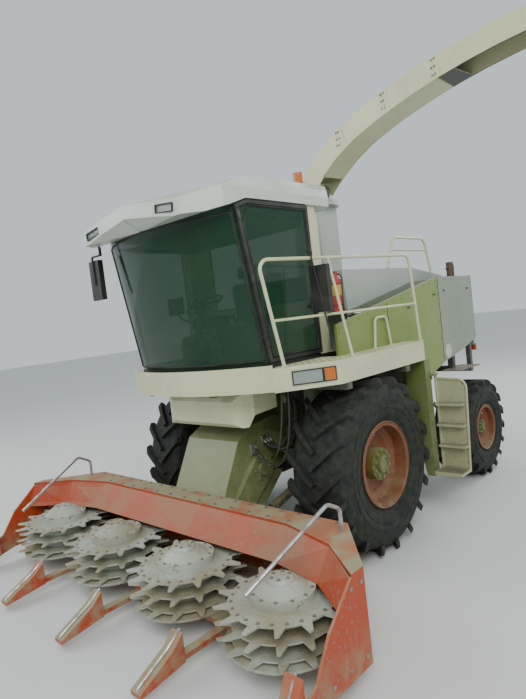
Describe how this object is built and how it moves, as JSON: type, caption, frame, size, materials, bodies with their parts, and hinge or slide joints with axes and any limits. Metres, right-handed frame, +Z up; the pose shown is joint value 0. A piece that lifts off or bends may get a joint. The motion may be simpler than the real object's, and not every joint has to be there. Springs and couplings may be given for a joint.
{
  "type": "forage harvester",
  "caption": "Self-propelled forage harvester with a glazed cab, side platform, turned discharge spout, steered rear axle and a row-independent rotary maize header.",
  "frame": {"origin": "on the ground under the middle of the whole machine's box, header and turned spout included", "axes": "+X to the machine's left, +Y to its rear, +Z up"},
  "size_m": [6.758, 6.312, 4.9535],
  "materials": {
    "black_steel": "satin black paint",
    "engine_iron": "dusty painted iron",
    "green_paint": "seed green gloss paint",
    "cab_black": "black",
    "roof_shell": "cream moulded shell",
    "tinted_glass": "tinted",
    "seat_cloth": "dark cloth",
    "cream_paint": "cream paint",
    "lamp_lens": "clear lens",
    "amber_lens": "amber lens",
    "grey_paint": "light grey paint",
    "dark_grille": "dark grey louvres",
    "exhaust_steel": "heat browned",
    "extinguisher_red": "red gloss",
    "header_red": "red-orange paint under dust",
    "bare_steel": "worn bright steel",
    "drum_paint": "pale paint worn by crop",
    "tyre_rubber": "dusty black",
    "rim_paint": "terracotta red paint"
  },
  "bodies": {
    "machine": {"chassis_frame": "black_steel", "cab_supports": "black_steel", "body_brackets": "black_steel", "front_axle": "black_steel", "rear_axle": "black_steel", "engine_block": "engine_iron", "chopper_housing": "green_paint", "cab_frame": "cab_black", "cab_roof": "roof_shell", "cab_glass": "tinted_glass", "operator_seat": "seat_cloth", "steering_column": "cab_black", "front_bumper": "cream_paint", "platforms": "cream_paint", "headlamps": "lamp_lens", "amber_lamps": "amber_lens", "railings": "cream_paint", "side_box": "green_paint", "side_panels": "green_paint", "rear_panels": "grey_paint", "engine_hood": "grey_paint", "grilles": "dark_grille", "exhaust": "exhaust_steel", "discharge_tower": "grey_paint", "mirrors": "cab_black", "extinguisher": "extinguisher_red", "mudguards": "black_steel"},
    "door": {"cab_door": "cab_black", "door_glass": "tinted_glass"},
    "ladder": {"ladder": "cream_paint"},
    "spout_turret": {"spout_turntable": "grey_paint"},
    "spout": {"spout": "cream_paint"},
    "spout_flap": {"spout_flap": "cream_paint"},
    "header": {"feeder_housing": "green_paint", "header_frame": "header_red", "header_hoods": "header_red", "guide_tubes": "bare_steel"},
    "drum_left_outer": {"drum_left_outer": "drum_paint"},
    "drum_left_inner": {"drum_left_inner": "drum_paint"},
    "drum_right_inner": {"drum_right_inner": "drum_paint"},
    "drum_right_outer": {"drum_right_outer": "drum_paint"},
    "lift_barrels": {"lift_barrels": "black_steel"},
    "lift_rods": {"lift_rods": "bare_steel"},
    "knuckle_left": {"knuckle_left": "black_steel"},
    "knuckle_right": {"knuckle_right": "black_steel"},
    "wheel_front_left": {"tyre_front_left": "tyre_rubber", "rim_front_left": "rim_paint"},
    "wheel_front_right": {"tyre_front_right": "tyre_rubber", "rim_front_right": "rim_paint"},
    "wheel_rear_left": {"tyre_rear_left": "tyre_rubber", "rim_rear_left": "rim_paint"},
    "wheel_rear_right": {"tyre_rear_right": "tyre_rubber", "rim_rear_right": "rim_paint"}
  },
  "joints": [
    {"name": "door_hinge", "type": "hinge", "parent": "machine", "child": "door", "pos_m": [0.00903, -1.32156, 2.106], "axis": [0, 0.1582, -0.9874], "range_deg": [0, 15]},
    {"name": "ladder_swing", "type": "hinge", "parent": "machine", "child": "ladder", "pos_m": [0.49403, 0.879, 1], "axis": [0, 0, 1], "range_deg": [0, 90]},
    {"name": "spout_slew", "type": "hinge", "parent": "machine", "child": "spout_turret", "pos_m": [-1.02897, 0.964, 3.89], "axis": [0, 0, 1], "range_deg": [-7, 203]},
    {"name": "spout_lift", "type": "hinge", "parent": "spout_turret", "child": "spout", "pos_m": [-1.02897, 0.964, 4.02], "axis": [-0.1392, -0.9903, 0], "range_deg": [-8, 20]},
    {"name": "flap_tilt", "type": "hinge", "parent": "spout", "child": "spout_flap", "pos_m": [2.963, 0.40297, 4.82489], "axis": [-0.1392, -0.9903, 0], "range_deg": [-40, 20]},
    {"name": "header_lift", "type": "hinge", "parent": "machine", "child": "header", "pos_m": [-1.02897, -0.656, 1.15], "axis": [-1, 0, 0], "range_deg": [0, 20]},
    {"name": "drum_left_outer_spin", "type": "hinge", "parent": "header", "child": "drum_left_outer", "pos_m": [0.66603, -2.196, 0.35], "axis": [0, 0, 1], "continuous": true},
    {"name": "drum_left_inner_spin", "type": "hinge", "parent": "header", "child": "drum_left_inner", "pos_m": [-0.46397, -2.196, 0.35], "axis": [0, 0, 1], "continuous": true},
    {"name": "drum_right_inner_spin", "type": "hinge", "parent": "header", "child": "drum_right_inner", "pos_m": [-1.59397, -2.196, 0.35], "axis": [0, 0, 1], "continuous": true},
    {"name": "drum_right_outer_spin", "type": "hinge", "parent": "header", "child": "drum_right_outer", "pos_m": [-2.72397, -2.196, 0.35], "axis": [0, 0, 1], "continuous": true},
    {"name": "ram_tilt", "type": "hinge", "parent": "machine", "child": "lift_barrels", "pos_m": [-1.02897, -0.166, 0.6], "axis": [-1, 0, 0], "range_deg": [0, 13.49]},
    {"name": "ram_slide", "type": "slide", "parent": "lift_barrels", "child": "lift_rods", "axis": [0, -0.9674, -0.2532], "range_m": [0, 0.2152]},
    {"name": "steer_left", "type": "hinge", "parent": "machine", "child": "knuckle_left", "pos_m": [-0.07897, 2.498, 0.658], "axis": [0, 0, 1], "range_deg": [-40, 40]},
    {"name": "steer_right", "type": "hinge", "parent": "machine", "child": "knuckle_right", "pos_m": [-1.97897, 2.498, 0.658], "axis": [0, 0, 1], "range_deg": [-40, 40]},
    {"name": "spin_front_left", "type": "hinge", "parent": "machine", "child": "wheel_front_left", "pos_m": [0.15003, -0.236, 0.898], "axis": [1, 0, 0], "continuous": true},
    {"name": "spin_front_right", "type": "hinge", "parent": "machine", "child": "wheel_front_right", "pos_m": [-2.20797, -0.236, 0.898], "axis": [1, 0, 0], "continuous": true},
    {"name": "spin_rear_left", "type": "hinge", "parent": "knuckle_left", "child": "wheel_rear_left", "pos_m": [0.13003, 2.498, 0.658], "axis": [1, 0, 0], "continuous": true},
    {"name": "spin_rear_right", "type": "hinge", "parent": "knuckle_right", "child": "wheel_rear_right", "pos_m": [-2.18797, 2.498, 0.658], "axis": [1, 0, 0], "continuous": true}
  ],
  "couplings": [
    {"joint": "steer_right", "follows": "steer_left", "ratio": 1},
    {"joint": "ram_tilt", "follows": "header_lift", "ratio": 0.66466},
    {"joint": "ram_slide", "follows": "header_lift", "m_per_rad": 0.61091}
  ]
}
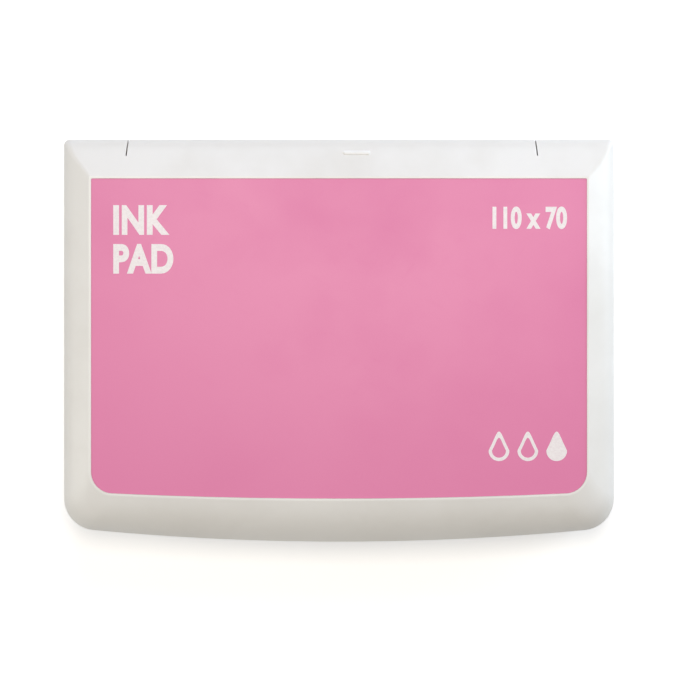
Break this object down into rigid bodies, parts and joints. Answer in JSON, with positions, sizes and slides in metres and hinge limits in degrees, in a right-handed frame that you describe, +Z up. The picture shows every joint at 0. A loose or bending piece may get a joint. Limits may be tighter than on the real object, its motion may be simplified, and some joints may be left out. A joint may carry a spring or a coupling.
{
  "type": "ink pad",
  "caption": "Flat stamp ink pad in a hinged white plastic case: a bow-fronted lid with a coloured label snaps shut over a framed, cloth-covered felt pad in the tray.",
  "frame": {"origin": "centre of the closed case's box, on the plane of its underside", "axes": "+X to the right along the hinge edge, +Y from the bowed front edge towards the hinge edge, +Z up out of the closed lid"},
  "size_m": [0.1234, 0.0904, 0.018],
  "materials": {
    "case_plastic": "moulded white polystyrene, low gloss",
    "label_film": "pink printed film, satin",
    "sticker_paper": "blank coated paper sticker",
    "cassette_plastic": "fine-textured off-white plastic",
    "felt": "ink-soaked pressed felt",
    "foam": "ink-soaked open-cell foam",
    "pad_cloth": "fine plain weave, damp with ink"
  },
  "bodies": {
    "tray": {"base_tray": "case_plastic", "info_label": "sticker_paper", "pad_carrier": "cassette_plastic", "ink_felt": "felt", "pad_foam": "foam", "pad_cloth": "pad_cloth", "pad_frame": "cassette_plastic"},
    "lid": {"lid_shell": "case_plastic", "lid_label": "label_film"}
  },
  "joints": [
    {"name": "lid_hinge", "type": "hinge", "parent": "tray", "child": "lid", "pos_m": [0, 0.04275, 0.0084], "axis": [-1, 0, 0], "range_deg": [0, 110]}
  ]
}
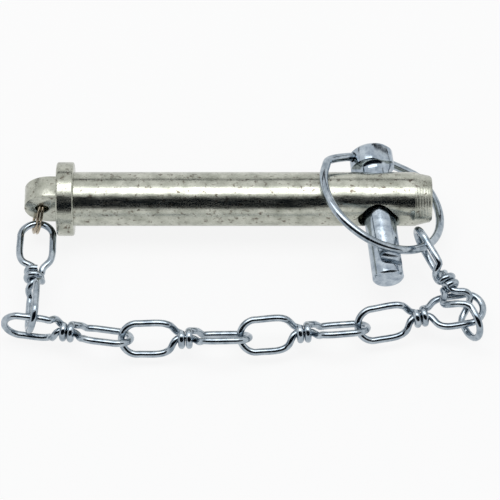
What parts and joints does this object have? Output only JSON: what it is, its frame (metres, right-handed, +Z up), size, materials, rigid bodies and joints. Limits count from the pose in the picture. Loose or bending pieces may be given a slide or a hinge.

==================================================

=== Stated task ===
Using the records above, copy each line that contains "from".

=== Output of the task ===
  "frame": {"origin": "centre of the closed case's box, on the plane of its underside", "axes": "+X to the right along the hinge edge, +Y from the bowed front edge towards the hinge edge, +Z up out of the closed lid"},
What parts and joints does this object have? Output only JSON: what it is, its frame (metres, right-handed, +Z up), size, materials, rigid bodies and joints. Limits count from the pose in the picture. Loose or bending pieces may be given a slide or a hinge.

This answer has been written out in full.